Cohen taught English and humanities  for a dozen years in the Los Angeles Unified School District before leaving to earn a doctorate at the University of Southern California and work at the nonprofit Los Angeles Education Partnership as a schools transformation coach. At the end of his doctoral journey, Cohen took a job at a large South Los Angeles high school as the instructional coach for the faculty and staff, and, to see if he had become a more effective teacher as a result of his studies, he successfully lobbied to teach one ninth-grade class each day.

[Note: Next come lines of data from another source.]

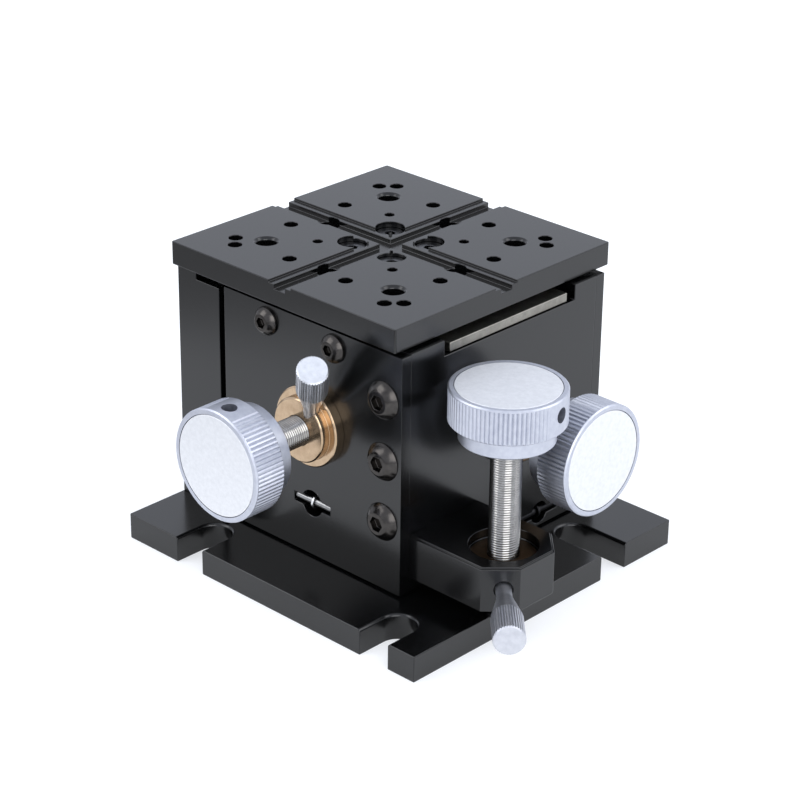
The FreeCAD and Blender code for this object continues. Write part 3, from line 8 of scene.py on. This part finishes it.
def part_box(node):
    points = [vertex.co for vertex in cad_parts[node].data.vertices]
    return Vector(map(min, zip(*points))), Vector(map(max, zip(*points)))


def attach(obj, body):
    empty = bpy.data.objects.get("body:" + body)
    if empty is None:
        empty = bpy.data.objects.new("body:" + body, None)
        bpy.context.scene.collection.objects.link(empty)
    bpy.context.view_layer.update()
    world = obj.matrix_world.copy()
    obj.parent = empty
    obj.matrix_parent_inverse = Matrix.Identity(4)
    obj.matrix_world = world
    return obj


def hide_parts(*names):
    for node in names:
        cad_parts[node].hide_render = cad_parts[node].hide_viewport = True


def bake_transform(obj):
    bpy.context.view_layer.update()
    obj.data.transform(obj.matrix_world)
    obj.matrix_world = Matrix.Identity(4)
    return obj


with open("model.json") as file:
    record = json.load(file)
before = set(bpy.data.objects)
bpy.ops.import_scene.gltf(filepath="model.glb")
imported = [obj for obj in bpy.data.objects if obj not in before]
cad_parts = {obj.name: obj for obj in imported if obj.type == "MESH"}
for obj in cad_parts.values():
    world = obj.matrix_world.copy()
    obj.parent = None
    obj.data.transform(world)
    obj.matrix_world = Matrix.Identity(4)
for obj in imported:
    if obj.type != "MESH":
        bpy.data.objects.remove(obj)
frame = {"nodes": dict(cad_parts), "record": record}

NODES = frame["nodes"]
SLOTS = {part["node"]: part["material_slot"] for part in frame["record"]["subparts"]}
BODIES = {
    node: body
    for body, held in frame["record"]["behaviour"]["bodies"].items()
    for node in held
}
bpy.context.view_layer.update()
MM = 0.001

# Corners closer than this become one, in metres

MERGE_WITHIN = 0.000001


# Camera, as the photograph was taken. Angles in degrees, lens and sensor in millimetres

CAMERA_AZIMUTH = 43.39
CAMERA_ELEVATION = 25.55
CAMERA_ROLL = 0.72
CAMERA_DISTANCE = 0.7707
CAMERA_AIM = Vector((-0.16059, 0.17301, -0.08677))
CAMERA_LENS = 115.0
SENSOR_WIDTH = 36.0
SEES_FROM = 0.01
SEES_TO = 20.0


def add_camera():
    azimuth = math.radians(CAMERA_AZIMUTH)
    elevation = math.radians(CAMERA_ELEVATION)
    roll = math.radians(CAMERA_ROLL)
    back = Vector((
        math.sin(azimuth) * math.cos(elevation),
        -math.cos(azimuth) * math.cos(elevation),
        math.sin(elevation),
    ))
    level = Vector((0.0, 0.0, 1.0)).cross(back).normalized()
    upright = back.cross(level)
    right = math.cos(roll) * level + math.sin(roll) * upright
    up = back.cross(right)
    data = bpy.data.cameras.new("camera")
    data.lens = CAMERA_LENS
    data.sensor_width = SENSOR_WIDTH
    data.clip_start = SEES_FROM
    data.clip_end = SEES_TO
    camera = bpy.data.objects.new("camera", data)
    bpy.context.scene.collection.objects.link(camera)
    turn = Matrix((right, up, back)).transposed().to_4x4()
    camera.matrix_world = Matrix.Translation(CAMERA_AIM + back * CAMERA_DISTANCE) @ turn
    bpy.context.scene.camera = camera


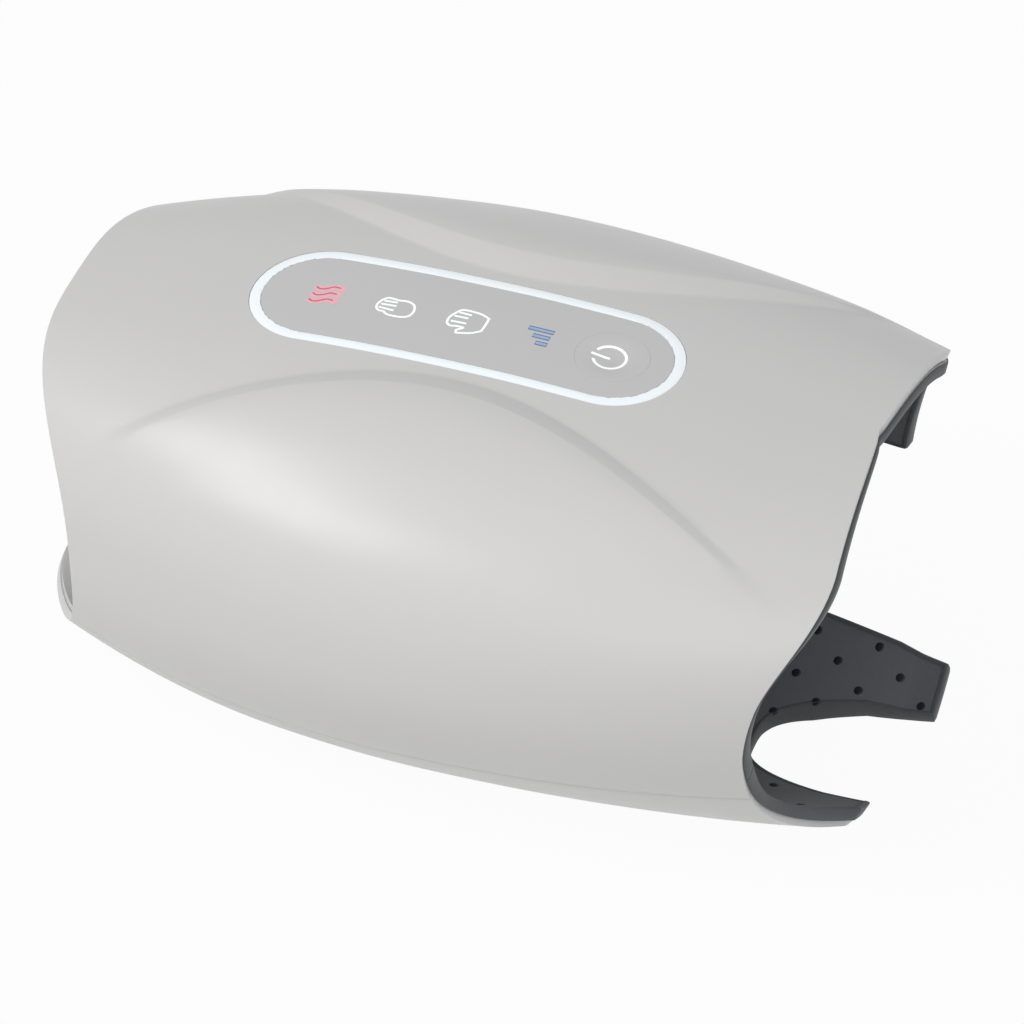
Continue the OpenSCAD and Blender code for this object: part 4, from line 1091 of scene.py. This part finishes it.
def mitten_symbol(x):
    """Hand with closed fingers that points to the rear: an outline and three lines between the fingers."""
    outline = [(-2.1, 3.1), (0.3, 2.8), (2.4, 3.0), (4.2, 2.3), (5.1, 0.7), (5.1, -1.3), (4.1, -2.8), (1.8, -3.3),
               (-0.7, -3.1), (-1.9, -2.3), (-3.1, -2.2), (-4.0, -1.4), (-4.3, 0.0), (-3.9, 1.4), (-3.2, 2.5)]
    lines = [((-3.1, 1.7), (0.3, 1.9)), ((-3.5, 0.4), (0.5, 0.5)), ((-3.6, -0.9), (0.4, -1.3))]
    return hand_strokes(x, outline, lines, 6)


def spread_symbol(x):
    """Hand with a thumb that stands off and a straight wrist: an outline and three lines between the fingers."""
    outline = [(-1.7, 4.1), (0.8, 4.1), (2.8, 3.8), (4.9, 2.9), (5.1, 2.6), (5.1, 0.3), (4.9, -2.1), (4.6, -2.5),
               (2.7, -3.8), (-0.4, -4.7), (-0.8, -4.6), (-1.0, -3.7), (0.4, -2.5), (-1.4, -2.3), (-3.0, -2.6),
               (-4.1, -1.8), (-4.3, -0.3), (-4.1, 0.9), (-3.4, 2.3), (-2.7, 3.5)]
    lines = [((-2.6, 2.9), (0.7, 2.7)), ((-3.3, 1.3), (0.3, 1.3)), ((-3.5, -0.8), (0.5, -0.7))]
    return hand_strokes(x, outline, lines, 4)


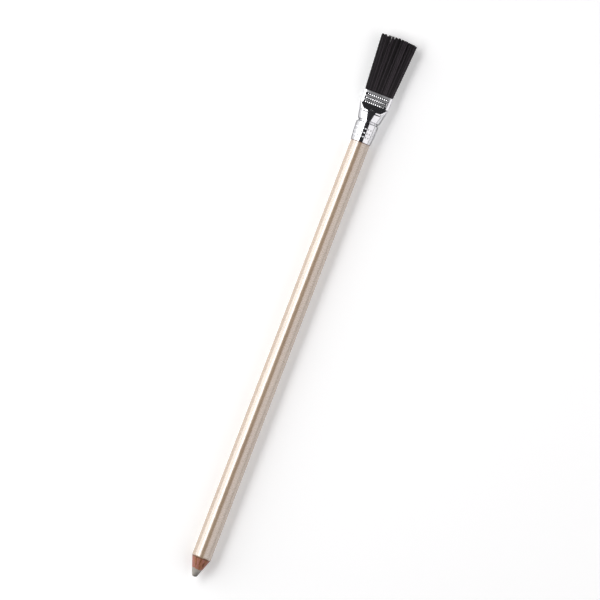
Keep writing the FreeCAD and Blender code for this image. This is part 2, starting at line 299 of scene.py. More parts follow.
def stretched_noise(tree, stretch, detail=3.0, roughness=0.5, distortion=0.0):
    """Noise over the object's own coordinates, with this many waves per metre along X, Y and Z."""
    place = add_node(tree, "TexCoord")
    mapping = add_node(tree, "Mapping", Vector=place.outputs["Object"], Scale=stretch)
    texture = add_node(
        tree,
        "TexNoise",
        Vector=mapping.outputs["Vector"],
        Scale=1.0,
        Detail=detail,
        Roughness=roughness,
        Distortion=distortion,
    )
    return texture.outputs["Fac"]


def even_noise(tree, waves, detail=3.0, roughness=0.5):
    return stretched_noise(tree, (waves, waves, waves), detail, roughness)


def ramp(tree, factor, stops):
    """Colours between these (position, colour) stops."""
    node = add_node(tree, "ValToRGB", Fac=factor)
    elements = node.color_ramp.elements
    while len(elements) < len(stops):
        elements.new(0.5)
    for element, (position, colour) in zip(elements, stops):
        element.position = position
        element.color = rgba(colour)
    return node.outputs["Color"]


def mapped(tree, value, low, high, from_low=0.3, from_high=0.7):
    """Value spread from one range to another, and kept inside it."""
    node = add_node(
        tree, "MapRange", Value=value, From_Min=from_low, From_Max=from_high, To_Min=low, To_Max=high
    )
    return node.outputs["Result"]


def blended(tree, factor, first, second, kind="MIX"):
    """Two colours mixed. Each is a colour or a socket."""
    node = tree.nodes.new("ShaderNodeMix")
    node.data_type = "RGBA"
    node.blend_type = kind
    factor_input, first_input, second_input, colour_output = 0, 6, 7, 2
    for number, value in ((factor_input, factor), (first_input, first), (second_input, second)):
        fill_socket(tree, node.inputs[number], value)
    return node.outputs[colour_output]


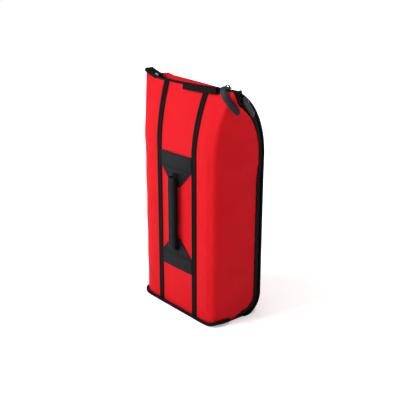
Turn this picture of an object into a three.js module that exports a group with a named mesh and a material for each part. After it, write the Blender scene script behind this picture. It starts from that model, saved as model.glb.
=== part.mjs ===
// Fire blanket in a soft zipped carry case: red woven case with a hinged back
// cover, a pinched top ridge, a U-shaped zipper with two sliders, a padded
// handle between two tape strips, and the folded blanket inside.
// Millimetres, +Z up. Origin: centre of the underside of the base.
// The front face is at -Y and the zipped cover is at +Y.
import * as THREE from 'three';

const V = (x, y, z) => new THREE.Vector3(x, y, z);

// ---------------------------------------------------------------- sizes
// overall
const WIDTH = 240;             // body, across the front
const DEPTH = 132;             // body, front to back
const HEIGHT = 494;            // floor to the plane of the ridge zipper
// case shape
const EAR = 24;                // how far each ridge end stands out past the side
const RIDGE_SETBACK = 38;      // ridge line behind the front face
const SHOULDER_R = 150;        // round of the back cover up to the ridge
const REAR_R = 48;             // round of the lower back edge
const CORNER_R = 20;           // soft upright front corners
const EAR_R = 5;               // what is left of that round at the ridge
const EAR_ROOM = 7;            // the folded cloth at a ridge end keeps this far back from its piping
const LEAN_RISE = 132;         // the front face leans back over this height below the ridge
const LEAN_POWER = 1.7;        // how late in that height it does so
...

His experience was nothing like what he expected. “Now,” he writes, “I often wonder if returning to the classroom may have been a mistake.”

By Brock Cohen

About three years ago, I left my position as a full-time English and humanities teacher at a large high school in a high-poverty community. Leaving the classroom was a difficult decision. Not only was teaching my passion; over the course of my 12-year career, it had become my identity. I was good at it, I enjoyed it, and I cared deeply about my students.

What caused me to leave teaching behind stemmed mainly from my deep dissatisfaction with how little a decade-plus of major education reforms had helped my students to become more self-directed, creative, and analytical thinkers. Each year, the No Child Left Behind accountability noose tightened around the necks of struggling, yet well-intentioned, schools like mine, and each September, multitudes of students entered my classroom exhibiting the same academic struggles as in years past.

My growing desire to disrupt a deeply flawed institution was at odds with the time and craftsmanship necessary for me to be the teacher my students needed me to be. I also knew that being an effective reformer meant broadening my own perspective and expanding my skill set. With these thoughts in mind, I decided to pursue a doctorate in K-12 Education Leadership. Soon after starting my doctoral program, I transitioned from the classroom to a position at an L.A. education nonprofit whose work I had admired for years.

Teachers and students share their experiences of the public education system and the "Humanitas" teaching model promoted by the Los Angeles Education Partnership. (Los Angeles Education Partnership)

While working at a nonprofit enabled me to experience public education from a new and valuable perspective – and the flexibility needed for a full-time grad student – my doctoral journey turned out to be a life-altering experience that pushed me to my intellectual and emotional limits.

When it came time to prepare for my field research and dissertation on learning environments in urban high school classrooms, I read dozens of studies whose findings revealed that a classroom with a caring teacher and supportive peers, while crucial, wasn’t enough to make powerful learning happen. Neither was a class that demonstrated the presence of rigorous, engaging activities but not the trust and connectedness needed to take intellectual risks. In a nutshell, all of the research said you had to have a caring, supportive classroom climate and academic rigor.

This was gratifying news for me: I was confident that I had been mindful to cultivate both during my decade-plus stint as a practitioner.

As I reached the final stages of my doctorate, I began to wonder whether I would be an even more effective teacher now that I was privy to the expansive body of research that tells us about the conditions under which children learn best. This curiosity, combined with a growing feeling that I had walked away from my true calling, led me to consider a return to the classroom just as many of my colleagues were transitioning into vaunted leadership posts throughout greater Los Angeles.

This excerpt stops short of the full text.